• **Dataset rows**:
— start —
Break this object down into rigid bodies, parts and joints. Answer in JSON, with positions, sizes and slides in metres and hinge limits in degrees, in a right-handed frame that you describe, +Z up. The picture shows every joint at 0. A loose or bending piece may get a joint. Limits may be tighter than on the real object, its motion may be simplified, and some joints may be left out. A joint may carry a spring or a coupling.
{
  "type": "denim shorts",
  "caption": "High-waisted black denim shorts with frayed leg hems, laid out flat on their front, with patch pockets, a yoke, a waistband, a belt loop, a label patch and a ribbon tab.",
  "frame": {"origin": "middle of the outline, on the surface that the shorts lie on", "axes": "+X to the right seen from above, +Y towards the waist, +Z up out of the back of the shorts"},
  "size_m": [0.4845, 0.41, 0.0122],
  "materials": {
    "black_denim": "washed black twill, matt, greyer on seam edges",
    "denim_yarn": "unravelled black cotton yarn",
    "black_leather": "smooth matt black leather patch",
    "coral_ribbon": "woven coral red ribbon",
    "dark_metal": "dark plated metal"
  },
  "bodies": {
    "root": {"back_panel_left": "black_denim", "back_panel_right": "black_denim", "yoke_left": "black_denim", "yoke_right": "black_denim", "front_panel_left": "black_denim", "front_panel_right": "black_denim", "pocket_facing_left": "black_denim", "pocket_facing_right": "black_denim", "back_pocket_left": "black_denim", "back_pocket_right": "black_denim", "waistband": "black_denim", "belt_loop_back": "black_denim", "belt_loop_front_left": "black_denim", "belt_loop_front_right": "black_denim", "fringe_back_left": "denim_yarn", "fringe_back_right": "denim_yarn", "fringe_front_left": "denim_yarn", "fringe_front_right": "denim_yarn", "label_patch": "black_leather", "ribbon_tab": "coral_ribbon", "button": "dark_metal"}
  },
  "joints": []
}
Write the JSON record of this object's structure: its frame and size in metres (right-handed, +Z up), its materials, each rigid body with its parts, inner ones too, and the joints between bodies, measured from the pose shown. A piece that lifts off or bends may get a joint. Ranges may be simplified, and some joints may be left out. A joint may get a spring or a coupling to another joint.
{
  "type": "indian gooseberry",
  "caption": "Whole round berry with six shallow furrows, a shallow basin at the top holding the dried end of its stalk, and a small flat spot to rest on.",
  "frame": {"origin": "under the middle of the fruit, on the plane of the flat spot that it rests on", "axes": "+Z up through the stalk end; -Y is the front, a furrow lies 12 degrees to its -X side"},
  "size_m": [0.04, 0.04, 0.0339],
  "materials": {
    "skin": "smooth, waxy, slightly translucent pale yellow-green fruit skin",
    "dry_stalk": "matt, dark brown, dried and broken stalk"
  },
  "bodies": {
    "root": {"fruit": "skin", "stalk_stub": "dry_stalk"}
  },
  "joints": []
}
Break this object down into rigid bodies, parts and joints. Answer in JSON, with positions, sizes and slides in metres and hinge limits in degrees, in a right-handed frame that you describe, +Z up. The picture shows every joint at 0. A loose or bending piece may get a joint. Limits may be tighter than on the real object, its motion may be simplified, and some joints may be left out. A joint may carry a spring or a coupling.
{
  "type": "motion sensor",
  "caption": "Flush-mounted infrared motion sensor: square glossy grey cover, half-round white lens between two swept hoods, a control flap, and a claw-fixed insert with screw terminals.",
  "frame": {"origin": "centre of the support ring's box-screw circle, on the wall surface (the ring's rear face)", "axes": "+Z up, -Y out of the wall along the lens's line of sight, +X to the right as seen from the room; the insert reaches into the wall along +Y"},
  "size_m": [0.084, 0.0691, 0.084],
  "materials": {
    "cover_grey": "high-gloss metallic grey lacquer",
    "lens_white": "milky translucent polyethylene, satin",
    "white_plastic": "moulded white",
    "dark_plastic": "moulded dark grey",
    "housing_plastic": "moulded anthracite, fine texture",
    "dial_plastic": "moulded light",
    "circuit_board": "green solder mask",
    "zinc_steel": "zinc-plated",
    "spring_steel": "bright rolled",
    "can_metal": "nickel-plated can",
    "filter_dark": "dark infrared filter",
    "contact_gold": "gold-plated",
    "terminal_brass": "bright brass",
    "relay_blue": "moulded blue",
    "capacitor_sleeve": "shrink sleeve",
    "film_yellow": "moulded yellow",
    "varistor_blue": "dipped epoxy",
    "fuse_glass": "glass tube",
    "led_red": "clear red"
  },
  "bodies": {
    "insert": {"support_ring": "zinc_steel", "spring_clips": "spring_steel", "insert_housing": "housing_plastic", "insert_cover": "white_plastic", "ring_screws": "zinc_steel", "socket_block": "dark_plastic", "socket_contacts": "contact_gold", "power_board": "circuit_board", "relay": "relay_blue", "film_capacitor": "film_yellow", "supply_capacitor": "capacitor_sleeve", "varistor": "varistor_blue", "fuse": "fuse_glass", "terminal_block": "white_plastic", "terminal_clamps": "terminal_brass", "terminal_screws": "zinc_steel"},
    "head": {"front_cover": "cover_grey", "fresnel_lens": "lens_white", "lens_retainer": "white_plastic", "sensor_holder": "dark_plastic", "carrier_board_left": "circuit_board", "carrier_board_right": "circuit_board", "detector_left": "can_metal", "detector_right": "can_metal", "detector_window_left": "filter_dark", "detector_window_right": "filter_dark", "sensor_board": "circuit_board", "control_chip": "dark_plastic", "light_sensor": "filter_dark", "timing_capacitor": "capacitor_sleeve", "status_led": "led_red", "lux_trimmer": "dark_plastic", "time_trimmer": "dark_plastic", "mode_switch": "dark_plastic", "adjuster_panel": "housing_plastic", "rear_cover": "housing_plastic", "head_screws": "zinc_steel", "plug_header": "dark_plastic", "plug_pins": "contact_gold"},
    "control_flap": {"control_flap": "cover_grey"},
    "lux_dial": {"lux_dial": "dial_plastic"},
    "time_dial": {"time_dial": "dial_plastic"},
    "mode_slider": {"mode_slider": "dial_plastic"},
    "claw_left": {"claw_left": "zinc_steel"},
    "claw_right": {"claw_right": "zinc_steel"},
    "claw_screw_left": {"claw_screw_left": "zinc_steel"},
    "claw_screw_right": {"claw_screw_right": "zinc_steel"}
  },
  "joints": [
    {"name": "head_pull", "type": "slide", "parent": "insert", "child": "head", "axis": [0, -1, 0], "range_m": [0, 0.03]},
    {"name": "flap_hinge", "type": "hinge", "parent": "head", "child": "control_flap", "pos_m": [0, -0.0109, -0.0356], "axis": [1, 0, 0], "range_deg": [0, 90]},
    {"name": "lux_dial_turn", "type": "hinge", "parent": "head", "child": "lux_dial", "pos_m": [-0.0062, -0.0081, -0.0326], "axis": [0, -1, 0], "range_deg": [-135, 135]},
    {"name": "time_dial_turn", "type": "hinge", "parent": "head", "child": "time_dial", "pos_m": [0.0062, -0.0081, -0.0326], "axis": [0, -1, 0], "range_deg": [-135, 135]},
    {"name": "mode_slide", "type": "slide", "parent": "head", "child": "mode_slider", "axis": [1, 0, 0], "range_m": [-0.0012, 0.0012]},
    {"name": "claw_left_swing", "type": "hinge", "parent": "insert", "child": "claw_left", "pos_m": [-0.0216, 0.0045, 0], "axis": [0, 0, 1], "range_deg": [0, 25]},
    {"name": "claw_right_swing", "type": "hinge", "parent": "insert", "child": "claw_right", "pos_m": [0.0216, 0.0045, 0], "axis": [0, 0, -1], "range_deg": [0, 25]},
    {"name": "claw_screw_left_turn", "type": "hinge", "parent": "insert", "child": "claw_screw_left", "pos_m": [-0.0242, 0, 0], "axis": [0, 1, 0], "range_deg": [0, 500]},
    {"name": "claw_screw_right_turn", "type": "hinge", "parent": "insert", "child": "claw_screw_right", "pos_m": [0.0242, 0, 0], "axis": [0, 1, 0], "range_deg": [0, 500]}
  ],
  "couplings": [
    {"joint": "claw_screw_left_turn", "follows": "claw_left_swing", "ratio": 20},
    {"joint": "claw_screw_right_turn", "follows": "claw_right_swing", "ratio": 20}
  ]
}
— end —
— start —
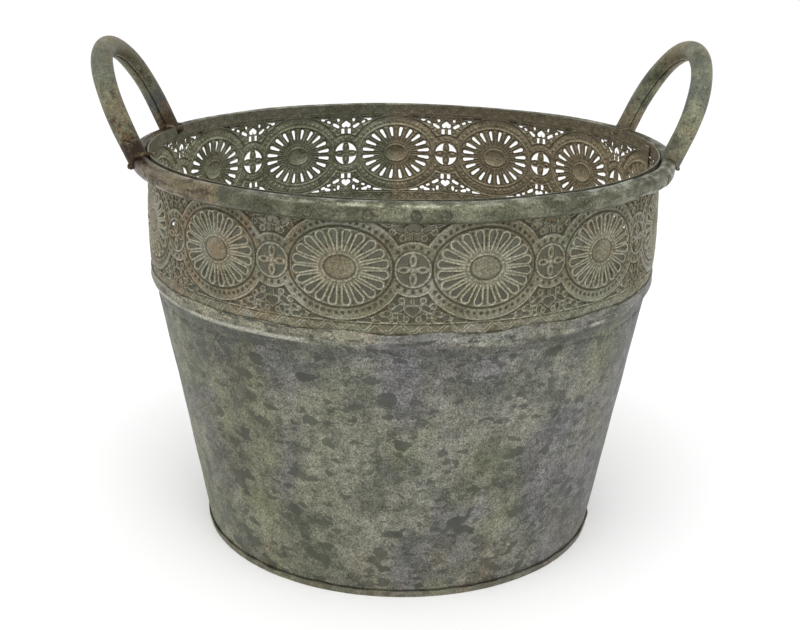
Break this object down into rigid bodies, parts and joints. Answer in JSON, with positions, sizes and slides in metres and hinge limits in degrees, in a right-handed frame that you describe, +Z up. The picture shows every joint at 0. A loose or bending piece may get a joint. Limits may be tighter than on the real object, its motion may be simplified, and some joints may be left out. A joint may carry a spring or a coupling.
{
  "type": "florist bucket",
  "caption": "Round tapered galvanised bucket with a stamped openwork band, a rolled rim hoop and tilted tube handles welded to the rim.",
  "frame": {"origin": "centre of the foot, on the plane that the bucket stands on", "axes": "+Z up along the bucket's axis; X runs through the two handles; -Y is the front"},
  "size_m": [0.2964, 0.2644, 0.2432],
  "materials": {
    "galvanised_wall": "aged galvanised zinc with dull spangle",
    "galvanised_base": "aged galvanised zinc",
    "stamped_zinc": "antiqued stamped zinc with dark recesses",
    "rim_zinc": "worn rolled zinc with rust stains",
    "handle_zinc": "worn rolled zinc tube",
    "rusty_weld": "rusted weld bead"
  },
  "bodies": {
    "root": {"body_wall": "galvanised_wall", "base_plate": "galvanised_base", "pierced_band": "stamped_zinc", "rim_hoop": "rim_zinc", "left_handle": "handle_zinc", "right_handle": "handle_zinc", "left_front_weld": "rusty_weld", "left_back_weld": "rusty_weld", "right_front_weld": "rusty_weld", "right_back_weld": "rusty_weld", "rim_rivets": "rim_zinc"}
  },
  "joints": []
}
— end —
— start —
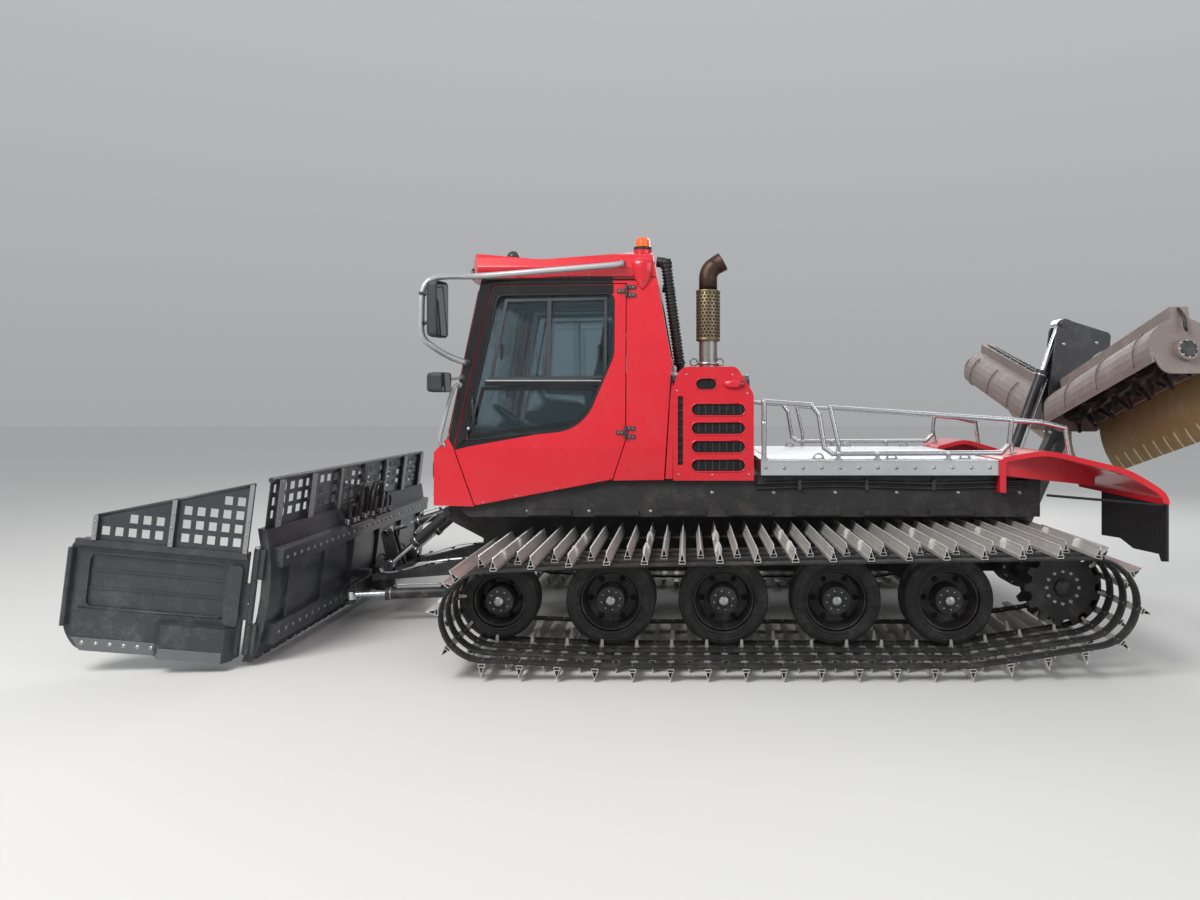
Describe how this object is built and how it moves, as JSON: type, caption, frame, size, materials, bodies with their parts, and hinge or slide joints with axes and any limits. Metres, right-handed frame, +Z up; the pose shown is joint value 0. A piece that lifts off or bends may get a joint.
— end —
• **Task goal**: Extract every line above containing the word "their".

• **Full solution**:
  "caption": "High-waisted black denim shorts with frayed leg hems, laid out flat on their front, with patch pockets, a yoke, a waistband, a belt loop, a label patch and a ribbon tab.",
Describe how this object is built and how it moves, as JSON: type, caption, frame, size, materials, bodies with their parts, and hinge or slide joints with axes and any limits. Metres, right-handed frame, +Z up; the pose shown is joint value 0. A piece that lifts off or bends may get a joint.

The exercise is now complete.